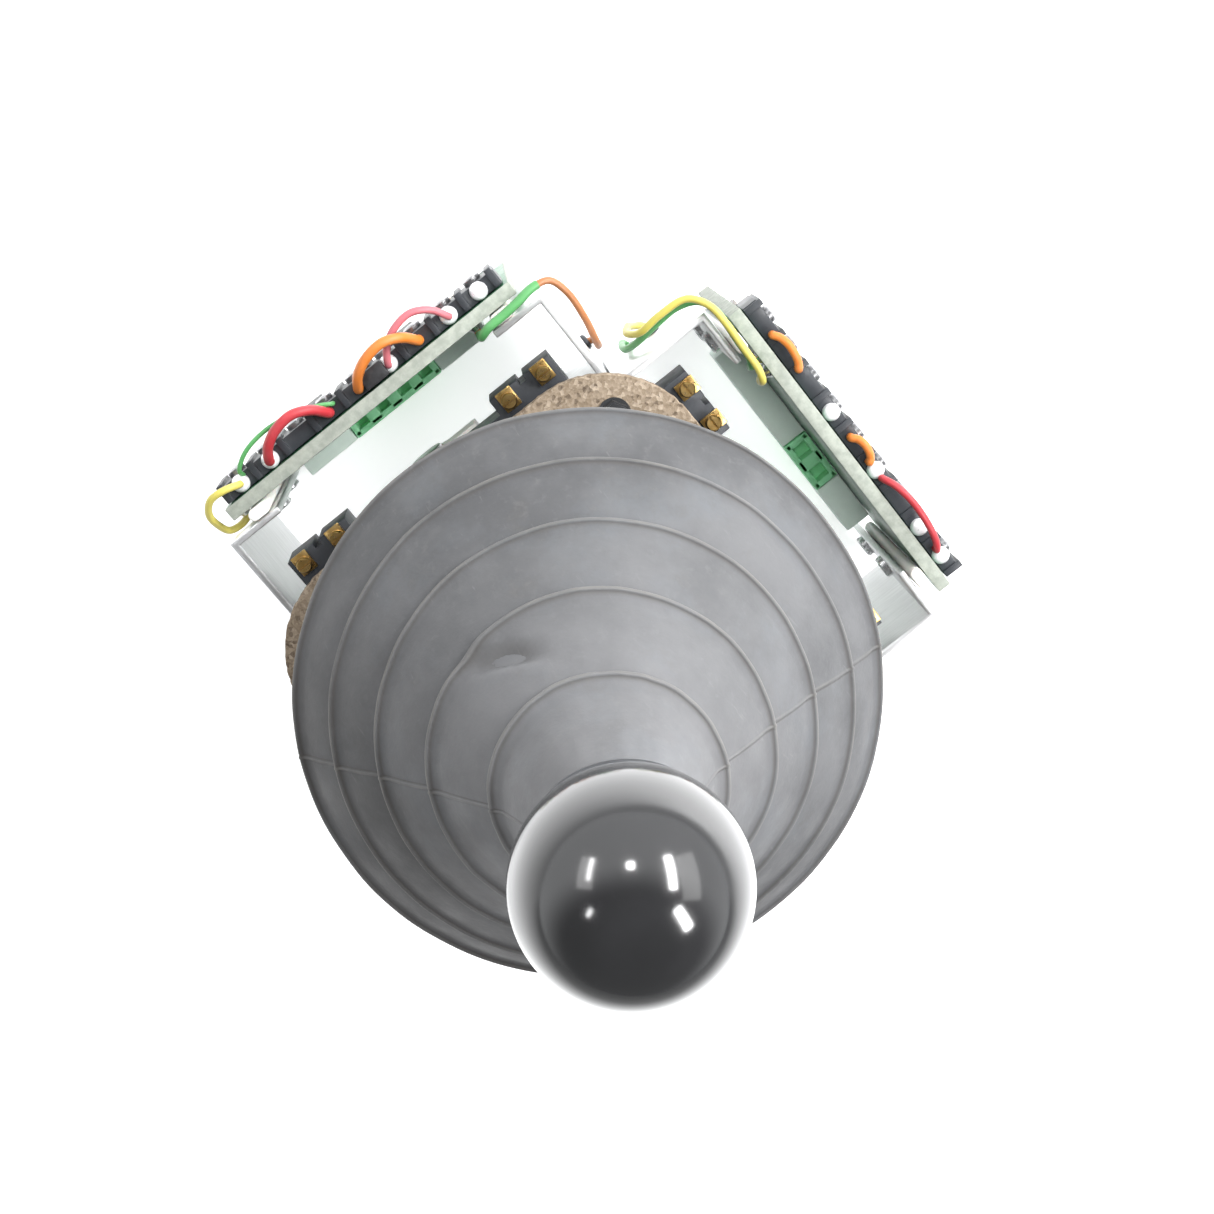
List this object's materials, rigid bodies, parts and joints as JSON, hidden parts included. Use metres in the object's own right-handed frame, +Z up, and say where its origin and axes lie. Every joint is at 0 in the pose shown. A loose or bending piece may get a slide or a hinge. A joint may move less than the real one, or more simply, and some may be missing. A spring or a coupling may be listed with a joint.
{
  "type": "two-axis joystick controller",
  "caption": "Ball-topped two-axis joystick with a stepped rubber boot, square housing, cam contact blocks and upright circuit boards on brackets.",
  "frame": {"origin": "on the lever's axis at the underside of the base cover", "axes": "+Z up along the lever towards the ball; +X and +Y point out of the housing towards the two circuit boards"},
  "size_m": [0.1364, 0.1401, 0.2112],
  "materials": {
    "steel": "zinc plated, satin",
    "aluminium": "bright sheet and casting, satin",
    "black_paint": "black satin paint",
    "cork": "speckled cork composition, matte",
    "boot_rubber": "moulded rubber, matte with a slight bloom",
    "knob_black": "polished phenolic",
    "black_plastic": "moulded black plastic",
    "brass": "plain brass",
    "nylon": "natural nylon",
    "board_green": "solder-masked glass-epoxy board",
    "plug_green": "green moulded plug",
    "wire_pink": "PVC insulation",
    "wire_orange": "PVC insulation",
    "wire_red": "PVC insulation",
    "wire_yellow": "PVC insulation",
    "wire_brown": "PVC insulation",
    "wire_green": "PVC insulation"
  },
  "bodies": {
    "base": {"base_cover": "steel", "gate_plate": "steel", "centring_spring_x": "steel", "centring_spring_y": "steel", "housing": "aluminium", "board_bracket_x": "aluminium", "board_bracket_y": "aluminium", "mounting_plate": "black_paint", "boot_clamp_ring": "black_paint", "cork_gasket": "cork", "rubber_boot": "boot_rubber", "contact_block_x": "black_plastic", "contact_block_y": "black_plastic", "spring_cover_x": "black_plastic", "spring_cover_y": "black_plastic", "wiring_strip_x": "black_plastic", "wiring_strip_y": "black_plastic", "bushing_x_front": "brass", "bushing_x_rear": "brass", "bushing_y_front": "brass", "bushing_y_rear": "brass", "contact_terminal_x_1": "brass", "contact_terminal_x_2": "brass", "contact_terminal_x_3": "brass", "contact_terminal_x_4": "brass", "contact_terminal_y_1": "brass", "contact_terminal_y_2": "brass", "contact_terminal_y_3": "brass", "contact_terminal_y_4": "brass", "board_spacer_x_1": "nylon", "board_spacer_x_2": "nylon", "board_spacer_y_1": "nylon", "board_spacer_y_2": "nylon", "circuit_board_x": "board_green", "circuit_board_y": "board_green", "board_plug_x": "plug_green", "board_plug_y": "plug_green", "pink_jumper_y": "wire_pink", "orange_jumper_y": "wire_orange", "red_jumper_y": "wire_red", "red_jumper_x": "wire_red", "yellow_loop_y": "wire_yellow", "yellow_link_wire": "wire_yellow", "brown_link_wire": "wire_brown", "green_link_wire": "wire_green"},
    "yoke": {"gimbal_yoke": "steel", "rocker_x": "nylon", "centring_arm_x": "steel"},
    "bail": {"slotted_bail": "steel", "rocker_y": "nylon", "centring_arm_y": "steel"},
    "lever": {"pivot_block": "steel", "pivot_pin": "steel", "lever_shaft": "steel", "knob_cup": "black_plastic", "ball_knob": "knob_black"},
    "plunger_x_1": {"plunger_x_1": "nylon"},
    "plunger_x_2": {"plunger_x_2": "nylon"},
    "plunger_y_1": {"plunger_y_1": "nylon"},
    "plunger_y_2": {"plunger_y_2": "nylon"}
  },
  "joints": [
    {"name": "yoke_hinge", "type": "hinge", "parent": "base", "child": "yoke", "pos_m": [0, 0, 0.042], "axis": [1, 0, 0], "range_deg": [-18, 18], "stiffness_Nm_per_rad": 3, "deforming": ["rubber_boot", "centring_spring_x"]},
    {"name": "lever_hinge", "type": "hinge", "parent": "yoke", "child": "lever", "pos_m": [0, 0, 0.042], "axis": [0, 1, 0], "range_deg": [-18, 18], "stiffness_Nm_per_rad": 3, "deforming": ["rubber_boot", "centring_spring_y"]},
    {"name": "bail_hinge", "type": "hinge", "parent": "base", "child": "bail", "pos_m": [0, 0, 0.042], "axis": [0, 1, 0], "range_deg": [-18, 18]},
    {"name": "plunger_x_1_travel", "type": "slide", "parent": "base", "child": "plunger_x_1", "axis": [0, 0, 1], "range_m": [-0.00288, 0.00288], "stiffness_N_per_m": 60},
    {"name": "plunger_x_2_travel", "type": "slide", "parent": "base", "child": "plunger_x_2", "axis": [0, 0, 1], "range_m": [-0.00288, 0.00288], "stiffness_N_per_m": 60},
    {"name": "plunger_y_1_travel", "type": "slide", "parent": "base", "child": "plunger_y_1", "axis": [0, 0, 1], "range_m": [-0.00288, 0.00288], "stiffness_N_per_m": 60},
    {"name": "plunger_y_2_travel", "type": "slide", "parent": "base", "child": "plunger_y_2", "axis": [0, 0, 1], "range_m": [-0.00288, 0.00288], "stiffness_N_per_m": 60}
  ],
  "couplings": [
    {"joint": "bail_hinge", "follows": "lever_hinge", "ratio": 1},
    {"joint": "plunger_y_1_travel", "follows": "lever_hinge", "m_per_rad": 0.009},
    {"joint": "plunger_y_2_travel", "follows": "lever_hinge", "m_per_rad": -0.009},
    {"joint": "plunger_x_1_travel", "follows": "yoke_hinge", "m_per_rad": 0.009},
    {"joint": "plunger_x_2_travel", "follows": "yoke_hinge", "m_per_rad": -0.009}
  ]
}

REQUIREMENT:
Using the listing above, say how many of its lines contain the string "joints", giving nothing but the figure.

ANSWER TO THIS EXERCISE:
2